Exercise requirements:
Reproduce exactly the lines from the one containing "front_leg = add_ribs(make_leg())" through the one containing "obj.parent = empty", both included, and nothing else.

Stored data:
====

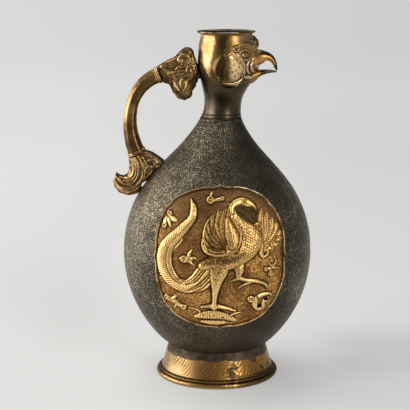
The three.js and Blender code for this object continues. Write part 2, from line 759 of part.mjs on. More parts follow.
function makeGrip() {
  const reach = 2 * seatGap + collarLength;
  const start = cloudEnd.centre.clone().addScaledVector(cloudEnd.away, reach);
  const end = leafEnd.centre.clone().addScaledVector(leafEnd.away, reach);
  const bow = gripBowShare * start.distanceTo(end);
  const path = new THREE.CubicBezierCurve(
    start,
    start.clone().addScaledVector(cloudEnd.away, bow),
    end.clone().addScaledVector(leafEnd.away, bow),
    end,
  );
  const thickness = smoothThrough([
    [0, cloudEnd.half - collarBead], [0.25, 1.06 * gripHalfThickness], [0.45, gripHalfThickness],
    [0.75, 1.1 * gripHalfThickness], [1, leafEnd.half - collarBead],
  ]);
  const rings = Array.from({ length: gripStepCount + 1 }, (_, i) => i / gripStepCount).map((share) => barRing(
    path.getPoint(share),
    path.getTangent(share),
    thickness(share),
    gripHalfDepth,
  ));
  return loft(rings);
}

/** Tenon between the handle's head and the bird's head, grown by `grow`. */
function lugSolid(grow) {
  const back = headMiddle(cloudLevelShare) - headWidth(cloudLevelShare);
  const deep = 2 * (lugHalfDepth + grow);
  const high = 2 * (lugHalfHeight + grow);
  const block = new THREE.BoxGeometry(lugLength + 2 * grow, deep, high);
  return solidOf(block.translate(back, 0, cloudLevel));
}

/** Rivet between the leaf and the shoulder at a share of the body's height, grown by `grow`. */
function legPin(share, grow) {
  const along = alongAt(footHeight + share * bodyHeight);
  const foot = offBody(Math.PI, along, -overrun);
  const tip = offBody(Math.PI, along, legPinLength + grow);
  const radius = legPinRadius + grow;
  const pin = new THREE.CylinderGeometry(radius, radius, foot.distanceTo(tip), 10);
  pin.applyQuaternion(new THREE.Quaternion().setFromUnitVectors(
    new THREE.Vector3(0, 1, 0),
    tip.clone().sub(foot).normalize(),
  ));
  return solidOf(pin.translate(...foot.add(tip).divideScalar(2).toArray()));
}

// Finishes and assembly

const gilt = { color: 0xb98a3e, roughness: 0.34, metalness: 1 };
const giltDark = { color: 0x8a6429, roughness: 0.42, metalness: 1 };
const bronze = { color: 0x4a463b, roughness: 0.55, metalness: 0.9 };
const bronzeSmooth = { color: 0x3a3022, roughness: 0.38, metalness: 0.9 };

const ewer = new THREE.Group();

function add(name, geometry, finish) {
  const mesh = new THREE.Mesh(geometry, new THREE.MeshStandardMaterial(finish));
  mesh.name = name;
  ewer.add(mesh);
}

add('foot_rim', makeFootRim(), giltDark);
add('foot_ring', makeFootRing(), gilt);
add('body_shell', makeBodyShell(), bronze);
add('neck_head_shell', makeNeckHeadShell(), gilt);
add('mouth_rim', makeMouthRim(), bronze);

const headFit = headEnvelope(seatGap);
add('upper_beak', geometryOf(beakSolid(upperBeakShares).subtract(headFit)), bronzeSmooth);
add('lower_beak', geometryOf(beakSolid(lowerBeakShares).subtract(headFit)), bronzeSmooth);
add('head_crest', geometryOf(makeCrest().subtract(headFit)), giltDark);

const medallion = makeMedallion();
add('front_medallion', medallion, gilt);
add('back_medallion', mirrored(medallion), gilt);
['east', 'north', 'west', 'south'].forEach((side, quarter) => {
  const pin = makePin(quarter * Math.PI / 2);
  add(`front_pin_${side}`, pin, bronzeSmooth);
  add(`back_pin_${side}`, mirrored(pin), bronzeSmooth);
});

const bodyFit = bodyEnvelope(seatGap);
const cloud = castSolid(cloudEnd).subtract(headFit).subtract(lugSolid(seatGap));
add('handle_head', geometryOf(cloud), gilt);
add('handle_head_lug', geometryOf(lugSolid(0).subtract(headFit)), bronzeSmooth);
add('handle_upper_collar', makeCollar(cloudEnd), gilt);
add('handle_grip', makeGrip(), gilt);
add('handle_lower_collar', makeCollar(leafEnd), gilt);
const leaf = castSolid(leafEnd).subtract(bodyFit);
const pinHoles = legPin(highPinShare, seatGap).add(legPin(lowPinShare, seatGap));
add('handle_leaf', geometryOf(leaf.subtract(pinHoles)), gilt);
add('handle_leaf_pin_high', geometryOf(legPin(highPinShare, 0).subtract(bodyFit)), bronzeSmooth);
add('handle_leaf_pin_low', geometryOf(legPin(lowPinShare, 0).subtract(bodyFit)), bronzeSmooth);

// The middle of the whole, between the belly and the leaf, stands over the origin
const span = new THREE.Box3().setFromObject(ewer);
ewer.position.x = -(span.min.x + span.max.x) / 2;

export default ewer;
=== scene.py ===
"""Bird-head ewer in parcel-gilt bronze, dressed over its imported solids.

Sizes are in millimetres from the vessel's own axis and the table, as in the solids' source, and turn
into metres of the shared frame when a mesh is made: +Z up, the beak towards +X, the handle towards -X,
the photographed front at -Y.
"""
from __future__ import annotations

import json
import logging
import math
from dataclasses import dataclass, field
from enum import Enum
from functools import partial
from typing import Callable, Iterable, Sequence

import bmesh
import bpy
import numpy as np
from mathutils import Matrix, Vector

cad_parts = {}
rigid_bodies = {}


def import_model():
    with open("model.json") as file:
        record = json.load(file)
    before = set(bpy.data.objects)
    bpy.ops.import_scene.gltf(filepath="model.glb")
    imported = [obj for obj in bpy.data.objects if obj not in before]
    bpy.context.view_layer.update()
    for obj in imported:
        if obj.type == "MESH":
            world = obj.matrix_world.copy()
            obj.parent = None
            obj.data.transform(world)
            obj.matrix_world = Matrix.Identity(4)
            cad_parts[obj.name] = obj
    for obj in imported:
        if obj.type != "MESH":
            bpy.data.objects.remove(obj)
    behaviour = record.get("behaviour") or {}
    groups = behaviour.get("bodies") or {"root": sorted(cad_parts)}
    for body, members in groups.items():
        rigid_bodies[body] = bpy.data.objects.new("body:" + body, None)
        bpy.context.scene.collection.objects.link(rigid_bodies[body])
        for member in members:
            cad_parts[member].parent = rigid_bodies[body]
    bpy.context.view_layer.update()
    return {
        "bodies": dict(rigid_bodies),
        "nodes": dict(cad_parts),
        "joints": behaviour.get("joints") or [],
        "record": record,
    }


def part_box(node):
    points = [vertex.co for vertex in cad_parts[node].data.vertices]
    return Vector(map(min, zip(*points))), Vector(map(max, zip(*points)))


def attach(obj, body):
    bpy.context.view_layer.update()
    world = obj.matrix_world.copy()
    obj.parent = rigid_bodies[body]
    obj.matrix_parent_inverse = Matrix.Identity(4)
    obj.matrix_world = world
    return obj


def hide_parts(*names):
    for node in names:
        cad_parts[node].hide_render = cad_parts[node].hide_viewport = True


Array = np.ndarray
Spot = tuple[float, float, float]
Path = Sequence[Sequence[float]]
Marks = dict[str, Array]
LOG = logging.getLogger("ewer")
MM = 0.001
FULL = 2 * math.pi
FINE = 5           # steps between two places of a given path
FAR = 9.0          # a distance beyond every stroke's reach


class Cut(Enum):
    """Section of a raised stroke, as the power that rounds it off."""

    DOME = 0.5
    SOFT = 1.0
    RIDGE = 0.7
    RIB = 0.0      # a low blade with a raised middle


class Side(Enum):
    """Front of the vessel, towards the camera, or its back."""

    FRONT = -1
    BACK = 1


# Shared arithmetic


def smoothstep(value: Array | float, low: float, high: float) -> Array:
    """Smooth step from 0 at `low` to 1 at `high`."""
    share = np.clip((np.asarray(value, float) - low) / (high - low), 0, 1)
    return share * share * (3 - 2 * share)


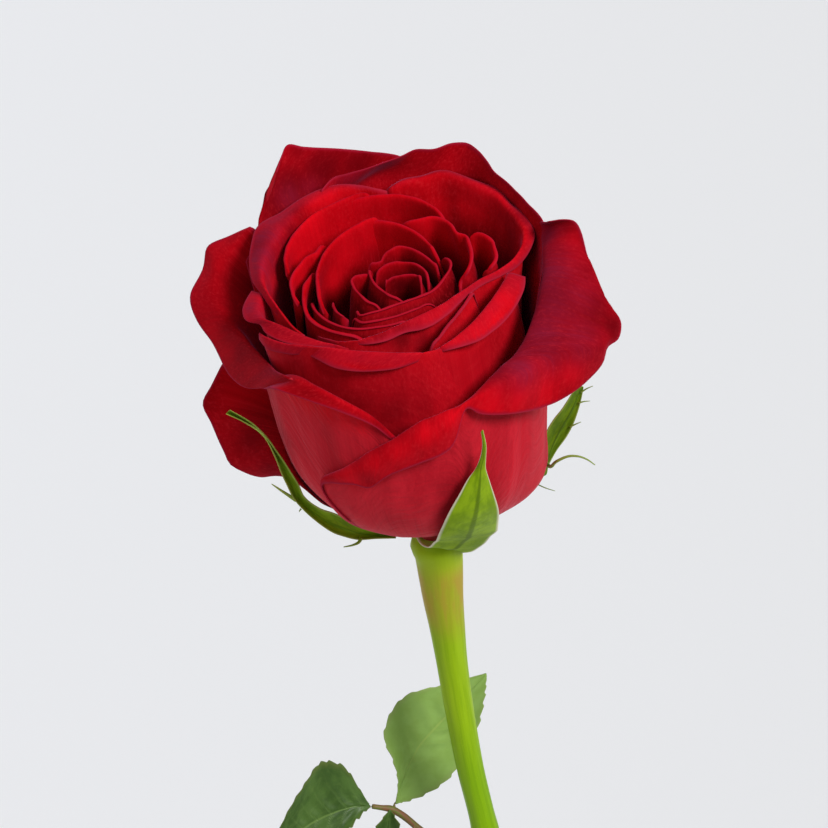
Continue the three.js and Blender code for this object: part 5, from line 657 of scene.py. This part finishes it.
def petal_grid(p, m, width, seed, roll, kv=(0, .08, .16, .25, .35, .5, .65, .8, .92), body_step=1.5, lip_step=0.35):
    rows = [np.asarray(r, float) for r in p["rows"]]
    if rows[0][0][0] > rows[0][-1][0]:
        rows = [r[::-1] for r in rows]
    par = stations(rows)
    u = np.linspace(0, 1, m)
    R = [spline(r, q, u) for r, q in zip(rows, par)]
    R0 = R[0]
    if len(R) == 1 and roll > 0:
        # the rim rolls outward: a crest and a short turned-down lip, fading out toward both sides
        C0 = place(R0[:, 0], R0[:, 1], R0[:, 2])
        t = np.radians(R0[:, 0])
        along = np.gradient(C0, axis=0)
        along /= np.maximum(np.linalg.norm(along, axis=1, keepdims=True), 1e-9)
        outw = np.stack([np.cos(t), np.sin(t), 0 * t], -1)
        outw -= along * (outw * along).sum(1, keepdims=True)
        outw /= np.maximum(np.linalg.norm(outw, axis=1, keepdims=True), 1e-9)
        upw = np.array([0, 0, 1.0]) - along * along[:, 2:3]
        upw /= np.maximum(np.linalg.norm(upw, axis=1, keepdims=True), 1e-9)
        a = (roll * (1 + 0.35 * wave(u * width * 0.3, 0 * u, seed, 2)) * np.clip(np.minimum(u, 1 - u) * width / 3.5, 0.15, 1))[:, None]
        rolled = [C0, C0 + outw * a * 0.8 - upw * a * 0.12, C0 + outw * a * 1.3 - upw * a * 0.75]
    else:
        rolled = [place(r[:, 0], r[:, 1], r[:, 2]) for r in R]
    key = []
    for v in kv:
        h = p["foot"] + (R0[:, 2] - p["foot"]) * v
        F = p["narrow"] + (1 - p["narrow"]) * np.sin(np.pi / 2 * np.minimum(1, (h - p["foot"]) / p["full"]))
        uu = 0.5 + (u - 0.5) * F
        th, s0 = np.interp(uu, u, R0[:, 0]), np.interp(uu, u, R0[:, 1])
        over = s0 - p["body"]
        s = p["body"] + over * np.where(over > 0, v**max(4, p["turn"]), v**p["turn"])
        s = np.where(s < 1, np.clip(s, 1e-3, None)**(1 + 3 * np.clip(1 - h / CLAW_H, 0, None)), s)
        key.append(place(th, s, h))
    key += rolled
    K = np.array(key)                                   # rows x columns x 3
    seg = np.linalg.norm(np.diff(K, axis=0), axis=-1)   # rows-1 x columns
    mean = seg.mean(1)
    nb = len(kv)
    counts = [max(2, int(round(l / (body_step if i < nb - 1 else lip_step)))) for i, l in enumerate(mean)]
    pr = np.maximum(seg, 0.25 * mean[:, None]) ** 0.75
    cp = np.concatenate([np.zeros((1, m)), np.cumsum(pr, axis=0)])
    out = []
    w = np.diff(cp, axis=0)[..., None]
    d = np.diff(K, axis=0) / w
    T = np.empty_like(K)
    T[0], T[-1] = d[0], d[-1]
    T[1:-1] = (d[:-1] * w[1:] + d[1:] * w[:-1]) / (w[1:] + w[:-1])
    for i, c in enumerate(counts):
        for q in range(c):
            t = q / c
            out.append((2 * t**3 - 3 * t * t + 1) * K[i] + (t**3 - 2 * t * t + t) * T[i] * w[i]
                       + (3 * t * t - 2 * t**3) * K[i + 1] + (t**3 - t * t) * T[i + 1] * w[i])
    out.append(K[-1])
    return np.array(out), sum(counts[:nb + len(R) - 2]) if len(R) > 1 else None


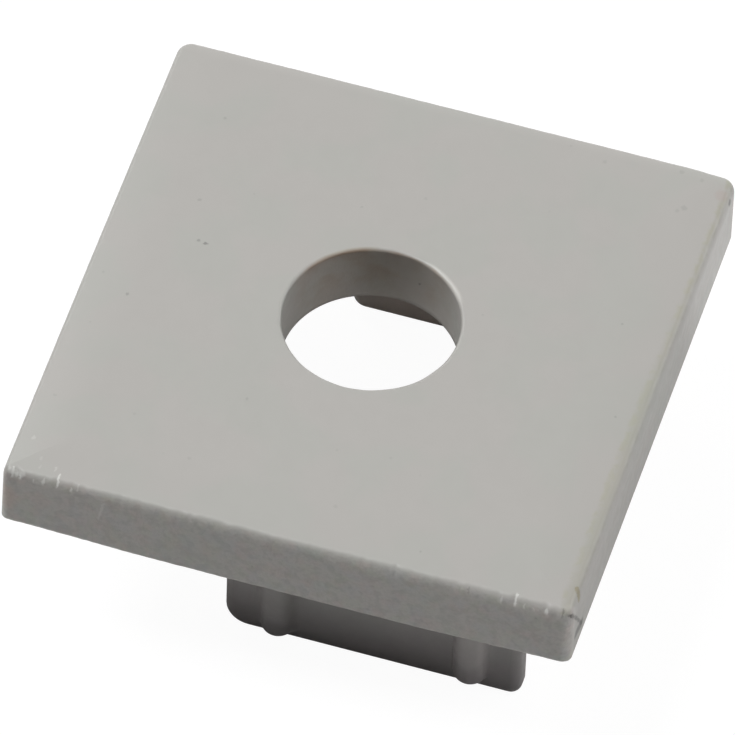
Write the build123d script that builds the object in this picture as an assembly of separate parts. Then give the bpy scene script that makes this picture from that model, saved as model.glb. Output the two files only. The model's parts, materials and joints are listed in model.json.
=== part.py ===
from build123d import *
from math import atan2, degrees
import os

# End cap for a square hollow profile, moulded in one piece, in millimetres.
# The origin is under the middle of the plate, level with the leg tips. +Z is up,
# towards the outer face, and both legs lie nearer the +X side of the plate.

# Face plate, which covers the end of the profile
plate_side = 20.0
plate_thickness = 2.9
plate_corner_radius = 0.5
outer_edge_radius = 0.12
under_edge_radius = 0.1
side_lean = 0.1
side_lean_height = 0.5

# Cable hole through the middle of the plate
hole_radius = 3.05
hole_rim_radius = 0.1
hole_lead_in = 0.45

# Two straight legs, which push in between the side walls of the profile
leg_inset = 2.2
leg_length = 10.5
leg_thickness = 1.0
leg_height = 5.3
leg_edge_radius = 0.3
leg_open_corner_radius = 0.8
leg_wall_corner_radius = 0.35

# Two half-round crush ribs on the outer side of each leg
rib_radius = 0.6
rib_proud = 0.5
rib_end_inset = 1.8
rib_tip_gap = 0.25
rib_root_radius = 0.15

# How near the leg's outer side an edge has to be to count as lying on it
same_place = 0.01

# Levels and places that follow from the sizes above
under_face_z = leg_height
outer_face_z = leg_height + plate_thickness
leg_outer_y = plate_side / 2 - leg_inset
leg_wall_end_x = plate_side / 2 - leg_inset
leg_open_end_x = leg_wall_end_x - leg_length


def make_plate():
    """Square plate whose sides lean in below the rounded outer edge, and the hole with its rims."""
    outline = RectangleRounded(plate_side, plate_side, plate_corner_radius)
    lean_start_z = outer_face_z - side_lean_height
    plate = Pos(0, 0, under_face_z) * extrude(outline, plate_thickness - side_lean_height)
    lean_angle = degrees(atan2(side_lean, side_lean_height))
    plate += Pos(0, 0, lean_start_z) * extrude(outline, side_lean_height, taper=lean_angle)
    plate = fillet(plate.faces().sort_by(Axis.Z)[-1].edges(), outer_edge_radius)
    plate = fillet(plate.faces().sort_by(Axis.Z)[0].edges(), under_edge_radius)

    drill = Cylinder(hole_radius, plate_thickness, align=(Align.CENTER, Align.CENTER, Align.MIN))
    plate -= Pos(0, 0, under_face_z) * drill
    outer_rim = plate.faces().sort_by(Axis.Z)[-1].edges().filter_by(GeomType.CIRCLE).sort_by(SortBy.RADIUS)[-1]
    plate = fillet(outer_rim, hole_rim_radius)
    under_rim = plate.faces().sort_by(Axis.Z)[0].edges().filter_by(GeomType.CIRCLE).sort_by(SortBy.RADIUS)[-1]
    return chamfer(under_rim, hole_lead_in)


def make_leg():
    """The front leg, with its side view drawn in XZ and its outer side facing -Y."""
    with BuildPart() as leg:
        with BuildSketch(Plane.XZ.offset(leg_outer_y)):
            with Locations((leg_open_end_x, 0)):
                Rectangle(leg_length, leg_height, align=(Align.MIN, Align.MIN))
        extrude(amount=-leg_thickness)
        lower_corner = leg.edges().filter_by(Axis.Y).group_by(Axis.Z)[0].sort_by(Axis.X)[0]
        fillet(lower_corner, leg_open_corner_radius)
        lower_corner = leg.edges().filter_by(Axis.Y).group_by(Axis.Z)[0].sort_by(Axis.X)[-1]
        fillet(lower_corner, leg_wall_corner_radius)
        sides = leg.faces().filter_by(Axis.Y)
        fillet(sides.edges() - leg.faces().sort_by(Axis.Z)[-1].edges(), leg_edge_radius)
    return leg.part


def make_rib(x):
    """A vertical half-round crush rib on the front leg, with a domed lower end."""
    axis_y = -leg_outer_y + rib_radius - rib_proud
    dome_z = rib_tip_gap + rib_radius
    shaft = Cylinder(rib_radius, under_face_z - dome_z, align=(Align.CENTER, Align.CENTER, Align.MIN))
    return Pos(x, axis_y, dome_z) * (shaft + Sphere(rib_radius))


def add_ribs(leg):
    """The leg with its crush ribs, which blend into its outer side."""
    for rib_x in (leg_open_end_x + rib_end_inset, leg_wall_end_x - rib_end_inset):
        leg += make_rib(rib_x)
        beside_rib = leg.edges().filter_by_position(Axis.X, rib_x - rib_radius, rib_x + rib_radius)
        roots = beside_rib.filter_by_position(Axis.Y, -leg_outer_y - same_place, -leg_outer_y + same_place)
        leg = fillet(roots, rib_root_radius)
    return leg


front_leg = add_ribs(make_leg())
end_cap = make_plate() + front_leg + mirror(front_leg, about=Plane.XZ)

os.makedirs("parts", exist_ok=True)
export_step(end_cap, "parts/end_cap.step")
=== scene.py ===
import json
import math

import bmesh
import bpy
import numpy as np
from mathutils import Matrix, Vector, noise


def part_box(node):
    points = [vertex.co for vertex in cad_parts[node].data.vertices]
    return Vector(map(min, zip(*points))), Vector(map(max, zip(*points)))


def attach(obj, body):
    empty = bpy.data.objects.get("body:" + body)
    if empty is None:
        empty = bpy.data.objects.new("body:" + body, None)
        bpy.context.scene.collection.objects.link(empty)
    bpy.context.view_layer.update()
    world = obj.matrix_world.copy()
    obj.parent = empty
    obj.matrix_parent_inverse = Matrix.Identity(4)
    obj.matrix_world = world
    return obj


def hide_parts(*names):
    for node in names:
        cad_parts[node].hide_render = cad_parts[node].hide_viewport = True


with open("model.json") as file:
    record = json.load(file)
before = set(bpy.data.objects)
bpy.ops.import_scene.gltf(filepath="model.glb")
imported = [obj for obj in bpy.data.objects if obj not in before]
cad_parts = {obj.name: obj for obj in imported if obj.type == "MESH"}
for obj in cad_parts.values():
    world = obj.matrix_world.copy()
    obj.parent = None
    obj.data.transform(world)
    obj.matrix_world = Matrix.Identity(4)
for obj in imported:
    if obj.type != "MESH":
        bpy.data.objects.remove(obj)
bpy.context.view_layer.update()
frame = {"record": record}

# Looks of a moulded end cap for a square hollow profile. Lengths are in millimetres
# until a mesh is made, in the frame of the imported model: +Z up, legs on the floor.
MM = 0.001
BODY = "root"
NODE = "end_cap"


def mount(name):
    """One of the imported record's mounts, by its name."""
    return next(m for m in frame["record"]["mounts"] if m["name"] == name)


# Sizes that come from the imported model
box_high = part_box(NODE)[1] / MM
plate_half = box_high.x
outer_face = box_high.z
under_face = mount("profile_end_seat")["pos_m"][2] / MM
hole_radius = mount("cable_hole")["dims"]["r_mm"]

# Plate. Its corners go front right, rear right, rear left, front left, and its sides front,
# right, rear, left. Its outer edge is rounded further down the sides than across the face,
# and a little more across the face near the front right corner.
corner_radii = (0.42, 0.5, 0.55, 0.36)
edge_insets = (0.29, 0.26, 0.2, 0.2)
edge_drops = (0.58, 0.48, 0.42, 0.42)
front_right_inset = 0.08

# Share of a corner's radius that the rounding of the outer edge may take up there at most
corner_room = 0.9

# The face falls away near the plate's edge, over this width, more at the front than at the rear
crown_width = 2.2
front_crown_drop = 0.2
rear_crown_drop = 0.06

# The under edge, which is more worn along the front, from some way off the middle to the corners
under_edge_radius = 0.12
worn_under_radius = 0.32
worn_under_start = 4.0

# How far the left side leans in at its front end, and the rear side at its right end, where
# that begins this far along X
left_lean = 0.1
rear_lean = 0.07
rear_lean_start = 8.0

# Hole. The mould's pin stood a little off the middle.
hole_middle = (-0.05, 0.02)
rim_radius = 0.12
lead_in = 0.45

# Legs. The front and the rear one differ in the lower corner at their open ends.
leg_inset = 2.2
leg_length = 10.5
leg_thickness = 1.0
leg_edge_radius = 0.36
front_open_radius = 0.86
rear_open_radius = 0.5
wall_corner_radius = 0.42

# Crush ribs, two on each leg's outer side. Pairs go open end, wall end: how far a rib stands
# off its even place, how far it ends above the leg's tip, and the fillet at its root.
rib_radius = 0.6
rib_proud = 0.5
rib_end_inset = 1.8
rib_shifts = (0.12, 0.02)
rib_tip_gaps = (0.38, 0.46)
rib_root_radii = (0.32, 0.1)

# Height of a rib's rounded lower end, and the power of its outline. 2 would be an ellipse.
rib_dome = 0.4
rib_dome_power = 2.5

# How far legs and ribs reach up into the plate, to be joined with it
root_overlap = 0.6

leg_outer = plate_half - leg_inset
leg_wall_end = plate_half - leg_inset
leg_open_end = leg_wall_end - leg_length

# Wear of the outer edge: how ragged it is along the front and along the other sides, how wide
# its coarse and fine notches are, how much the coarse ones count, and how much further down
# than inwards it goes
front_ragged = 0.055
other_ragged = 0.012
coarse_notch = 0.5
fine_notch = 0.2
coarse_share = 0.8
wear_drop = 1.5

# The same for the under edge along the front, and for the hole's rim as a share of its radius
under_ragged = 0.03
under_notch = 0.25
rim_ragged = 0.3
rim_notch = 0.5

# Chips in the front edge: place along X, half width, how far it bites into the face
front_chips = (
    (-9.42, 0.12, 0.06),
    (-8.45, 0.10, 0.05),
    (-8.05, 0.09, 0.07),
    (-7.46, 0.10, 0.06),
    (3.84, 0.07, 0.07),
    (6.35, 0.08, 0.06),
    (7.46, 0.08, 0.05),
    (8.02, 0.10, 0.08),
    (9.08, 0.09, 0.06),
)

# Depth of the moulded grain on the sides, in the bump, and the share of it elsewhere
grain_depth = 0.02
ungrained_share = 0.15

# How rough the plastic is, from its smoothest patches to its roughest
roughness_range = (0.36, 0.48)

# Mesh density: points along the plate's sides and corners, and rows of each part of its skin
front_points = 300
side_points = 140
corner_points = 14
arc_rows = 9
lead_in_rows = 3
wall_rows = 13
rim_rows = 6
face_rows = 29
side_rows = 15
under_edge_rows = 5
under_rows = 4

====

Full answer:
front_leg = add_ribs(make_leg())
end_cap = make_plate() + front_leg + mirror(front_leg, about=Plane.XZ)

os.makedirs("parts", exist_ok=True)
export_step(end_cap, "parts/end_cap.step")
=== scene.py ===
import json
import math

import bmesh
import bpy
import numpy as np
from mathutils import Matrix, Vector, noise


def part_box(node):
    points = [vertex.co for vertex in cad_parts[node].data.vertices]
    return Vector(map(min, zip(*points))), Vector(map(max, zip(*points)))


def attach(obj, body):
    empty = bpy.data.objects.get("body:" + body)
    if empty is None:
        empty = bpy.data.objects.new("body:" + body, None)
        bpy.context.scene.collection.objects.link(empty)
    bpy.context.view_layer.update()
    world = obj.matrix_world.copy()
    obj.parent = empty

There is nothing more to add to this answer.